MRS DALLOWAY

The Architecture of the Moment: Mrs. Dalloway

In "Mrs. Dalloway", Virginia Woolf masterfully captures a single day in June 1923. Through a revolutionary "stream of consciousness" technique, the novel transcends the boundaries of time, exploring the inner lives of its characters as they navigate the streets of London and the depths of their own memories.

"Mrs. Dalloway said she would buy the flowers herself."
Themes of Interiority

1. Time and Mortality: The leaden circles of Big Ben dissolve into the air, marking the passage of "clock time," which constantly clashes with the fluid, subjective time of human experience and regret.

2. The Double: Septimus Smith serves as a tragic mirror to Clarissa Dalloway. While she navigates the social surface of life, he descends into the depths of post-war trauma, representing the thin veil between sanity and collapse.

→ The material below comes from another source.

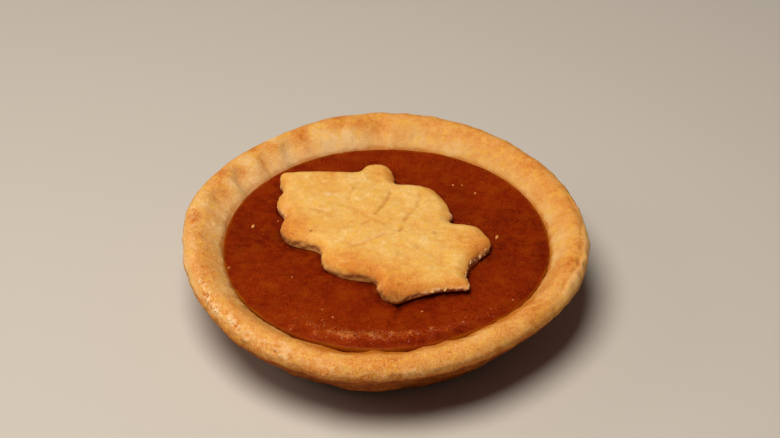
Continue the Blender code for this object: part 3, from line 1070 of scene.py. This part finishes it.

3. Social Masks: The novel dissects the rigid structures of British high society. Clarissa’s party is not just a social event, but an attempt to bind the fragments of life together into a coherent whole.

Symbol Inner Meaning
Big Ben The relentless authority of chronological time.
The Flowers The fragile beauty of the present moment.
The Waves The ebb and flow of thought and consciousness.

Woolf reminds us that to look at a person is only to see a fraction of who they are; the real life happens within, in the silent conversations we have with our past and the world around us.